Trojan General Contracting, part of the Royal Group owned by Sheikh Tahnoon bin Zayed Al Nahyan, has invested the sum along with Earth Capital, an environmental investment group, across the region of the West African Economic and Monetary Union (UEMOA, after its French acronym).

The deal was announced at a ceremony in Dubai, opened by Sheikh Mohammed bin Rashid, Vice President of the UAE and Ruler of Dubai, attended by the heads of state of the eight African countries, global financiers and investing institutions.

Trojan will invest the money as an equity participant in the project to build roads and railways across the region.

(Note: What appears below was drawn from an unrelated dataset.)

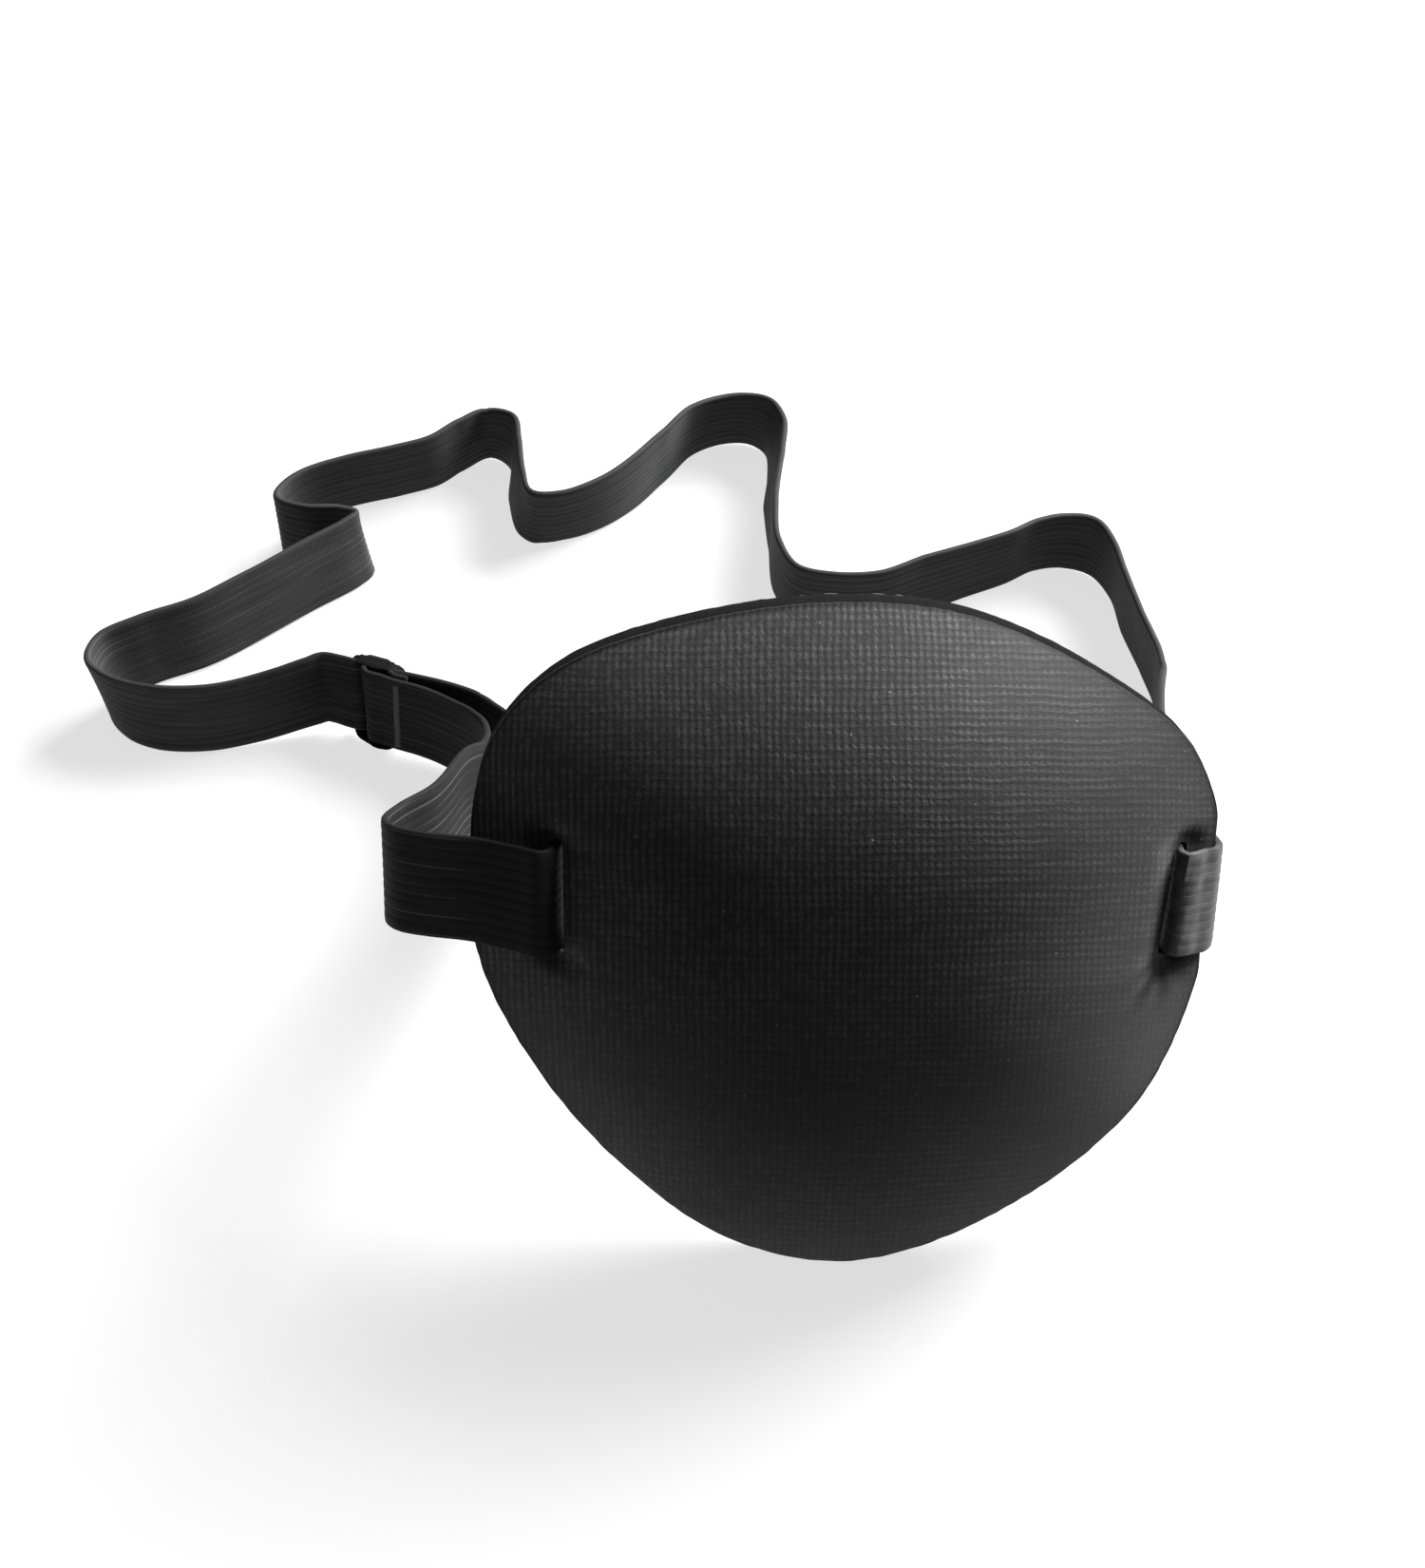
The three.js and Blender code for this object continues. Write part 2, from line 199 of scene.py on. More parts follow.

A total of $19bn was committed at the Dubai gathering. In addition to Trojan’s investment, Essar Projects, the UAE subsidiary of India’s industrial group Essar, pledged to invest $1.9bn in road, bridge, airport and power plant facilities in several of the African countries.

The UEMOA is an economic union of Senegal, Burkina Faso, Ivory Coast, Togo, Benin, Niger, Guinea Bissau and Mali.

Another $700m was pledged at the meeting by the Oman trading group Hasan Juma Backer Trading and Contracting for a dry port in Ivory Coast. A statement after the meeting said Senegal, the biggest economy in the UEMOA, was the most popular investment destination in the region.

The initiative is part of a growing investor interest in the fast-growing but troubled region.